# [Stated goal]
Across the listing below, how many lines hold "from"? Reply with the number by itself.

^^^^^^^^

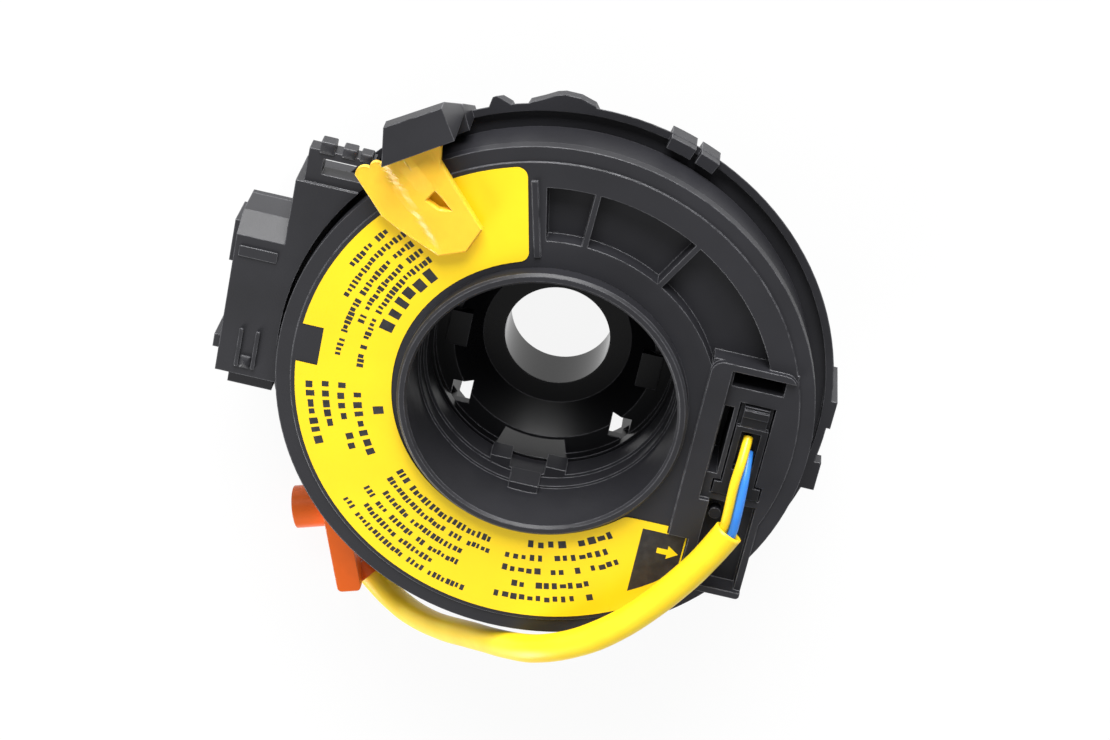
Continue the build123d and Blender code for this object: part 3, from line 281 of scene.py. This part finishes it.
# Rotor moulding: round face, tray and well, whose tube is the cable's drum, in one black injection
# moulding that is a little darker and duller than the case.
rotor_black = moulded("rotor_black", (0.022, 0.022, 0.026), (0.20, 0.20, 0.215), 0.44)
dress(rotor_black, "rotor_disc", "rotor_drum")

# Hub: a smooth black acetal moulding that snaps into the well from behind and carries the shaft bore,
# its cone and the windows. The bore's wall is polished.
BORE_POLISH_R = 10.8 * MM
# Its colour is set much darker than the rotor's: painted shade for the bottom of the well, where it sits.
hub_black = moulded("hub_black", (0.004, 0.004, 0.005), (0.13, 0.13, 0.145), 0.30, 0.006 * MM, BORE_POLISH_R)
dress(hub_black, "rotor_hub")

# Label: a yellow printed film, stuck on the face round the well. Its sheen is slightly cloudy, from
# the glue under it.
label_paint = new_paint("label_yellow")
label_cloud = label_paint.noise(scale=90, detail=3)
label_grain = label_paint.noise(scale=1800, detail=2, offset=0.2)
label_yellow = label_paint.finish(
    Base_Color=label_paint.blend(
        label_cloud.ramp(0.3, 0.7), (1.0, 0.71, 0.010, 1), (0.97, 0.66, 0.008, 1)),
    Roughness=0.36 + 0.14 * (label_grain - 0.5) + 0.08 * (label_cloud - 0.5),
    Normal=label_paint.bump(label_grain + 3 * label_cloud, 0.01 * MM),
)
dress(label_yellow, "label_sticker")

# Print on the label: four blocks of text lines as rows of plain bars that can't be read, which run
# round the well as the real lines do, and a black panel with an arrow. Ink, a film's breadth thick.
INK_LOW = 42.145
INK_HIGH = 42.175
ARROW_LOW = 42.165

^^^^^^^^

# [Output of the exercise]
3